Step 9 – Voting: After debate and approval of any amendments, the chamber votes. Votes may be recorded electronically or by voice vote. A recorded or “roll call” vote contains the names of members who vote for or against the bill, or who did not vote at all. A voice vote is a simple “aye” or “no” and the presiding officer in the chamber determines the result. If a bill is non-controversial, or has been reviewed sufficiently by each member of Congress before even reaching the floor, it can be voted on without scheduling any debate. This is called “unanimous consent” or “suspension of the rules.”
Step 10 – Referral: When the House or Senate passes a bill, it is referred to the other chamber which may approve the bill, reject it, ignore it or change it through the same committee or subcommittee action as described above.

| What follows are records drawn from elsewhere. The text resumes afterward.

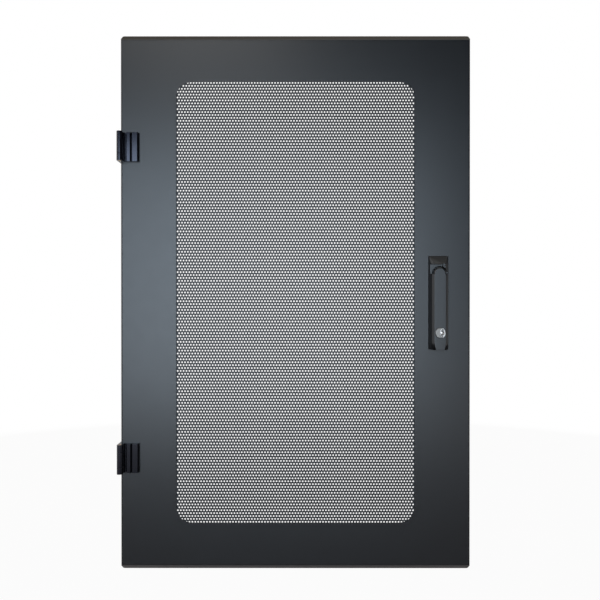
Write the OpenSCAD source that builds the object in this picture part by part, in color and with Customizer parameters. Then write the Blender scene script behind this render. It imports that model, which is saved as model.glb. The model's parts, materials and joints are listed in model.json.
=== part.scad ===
// Perforated rack door with two lift-clear hinges and a lift-and-turn handle.
//
// Frame: +X runs from the hinge side to the lock side, +Z is up and the front of
// the door faces -Y. The origin is the middle of the lower frame leaf's screw
// line, on the face of the leaf that is screwed to the cabinet.
// Every size is in millimetres.

/* [Door] */
// Width of the door
door_w = 600; // [400:10:800]
// Height of the flat front face
face_h = 903; // [700:1:1200]
// Depth of the folded edges
door_depth = 18; // [16:1:30]
// Height that each sloping edge adds above and below the front face
edge_rise = 12; // [8:1:20]
// Thickness of the door steel
sheet_t = 1.5; // [1:0.1:2]
// Outer radius of the folds
bend_r = 3; // [2:0.5:4]
// Width of the lips folded in along the rear
lip_w = 14; // [10:1:18]

/* [Perforated field] */
// Width of the window
window_w = 410; // [300:5:420]
// Height of the window
window_h = 757; // [500:1:760]
// Corner radius of the window
window_r = 27; // [10:1:40]
// Distance between holes in a row, and between rows
hole_pitch = 5; // [4:0.5:8]
// Diameter of one hole
hole_d = 3; // [2:0.1:3.8]
// How many pitches one drawn hole stands for; 1 draws the true field
draw_every = 4; // [1:1:6]
// Thickness of the perforated sheet
mesh_t = 1; // [0.8:0.1:1.2]
// Overlap of the perforated sheet behind the window's edge
mesh_lap = 12; // [8:1:14]

/* [Hinges] */
// Distance between the two hinges, centre to centre
hinge_spacing = 532; // [400:2:700]
// Height of one hinge
hinge_h = 50; // [44:1:60]
// Radius of the knuckles
knuckle_r = 5.1; // [4.6:0.1:6]
// Distance from the door's face out to the pin
pin_out = 15; // [14.6:0.1:18]
// Radius of the hinge pin
pin_r = 3; // [2.5:0.1:3.5]
// Thickness of the frame leaf
frame_leaf_t = 2.8; // [2.5:0.1:3.2]
// Width of the leaf on the door's face
door_leaf_w = 32.5; // [31:0.5:40]
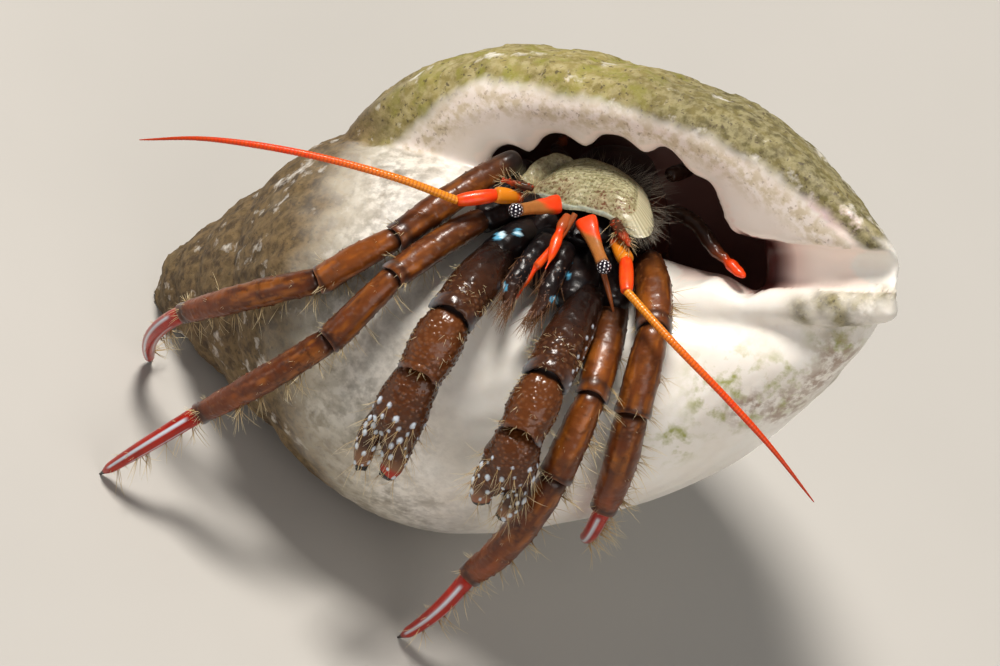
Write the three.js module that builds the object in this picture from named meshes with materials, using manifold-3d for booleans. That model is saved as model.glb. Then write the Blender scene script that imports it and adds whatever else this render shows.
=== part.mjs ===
// Hermit crab (Clibanarius erythropus) living in an adult dog whelk shell (Nucella lapillus).
// Millimetres, +Z up, life size. The floor is Z = 0.
import * as THREE from 'three';
import Module from 'manifold-3d';
import { mergeVertices } from 'three/addons/utils/BufferGeometryUtils.js';

const wasm = await Module();
wasm.setup();

// ---- driving dimensions -------------------------------------------------------------------
const GAP = 0.3; // space kept between one solid and the next
const FLOOR_CUT = 0.45; // all that stands on the floor is worn flat at this height

// whelk shell: a profile (radius from the axis, height below the apex) grown round the axis
const SHELL_PROFILE = [
  [0.06, -9.2], [3.2, -9.4], [4.8, -9.9], [7.2, -11.4], [9.3, -14.2], [10.5, -17.6],
  [10.6, -20.8], [10.1, -24.0], [9.3, -27.4], [7.9, -30.8], [5.8, -33.6], [3.6, -35.8],
  [2.3, -36.9], [1.1, -37.0], [0.06, -36.6],
];
const WHORL_GROWTH = 1.554; // size gained in one turn
const BASE_SLOWNESS = 0.44; // how little the base of the last whorl shrinks in its last half turn
const SWELLING = 0.218; // extra girth half a turn behind the lip
const LIP_LEAN = THREE.MathUtils.degToRad(25.4); // lip turned this far toward the front
const APERTURE = [
  // edge of the opening in the plane of the lip, point by point inside the profile above
  [0.06, -10.2], [2.2, -10.4], [3.0, -11.2], [3.7, -12.6], [4.3, -14.4], [5.2, -16.4],
  [6.2, -18.4], [6.75, -20.8], [6.8, -23.4], [6.6, -25.8], [5.9, -27.6], [4.4, -28.6],
  [3.2, -29.4], [2.6, -33.8], [0.06, -36.4],
];
const TOOTH_HEIGHTS = [-18.0, -20.3, -22.9, -25.4, -27.3];
const INNER_WALL = 1.7;
const SHELL_APEX = new THREE.Vector3(-14.57, 2.44, -0.04);
const SHELL_OUTWARD = new THREE.Vector3(-0.4502, 0.6314, 0.6314);
const SHELL_AXIS = new THREE.Vector3(-0.7814, 0.0637, -0.6208);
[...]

Step 11 – Conference Committee: If the opposite chamber only makes minor changes, the legislation goes back to the originating chamber for approval of the changes. However, if the bill has been significantly altered, a conference committee with members from both chambers is formed to reconcile the differences. If the conferees can reach an agreement, a conference report is prepared, if not, the bill dies.
Step 12 – Presidential Action: After a bill has been passed in identical forms through the House and Senate (or reported out of a conference committee), it is sent to the President who may either sign it into law or veto (reject) it. If Congress is in session and the President takes no action, it automatically becomes law. If Congress has already adjourned its second session and the President takes no action, it is called a “pocket veto” and the bill is rejected.
Step 13 – Overriding a Veto: Congress may attempt to override a presidential veto, which requires a two-thirds majority roll call vote.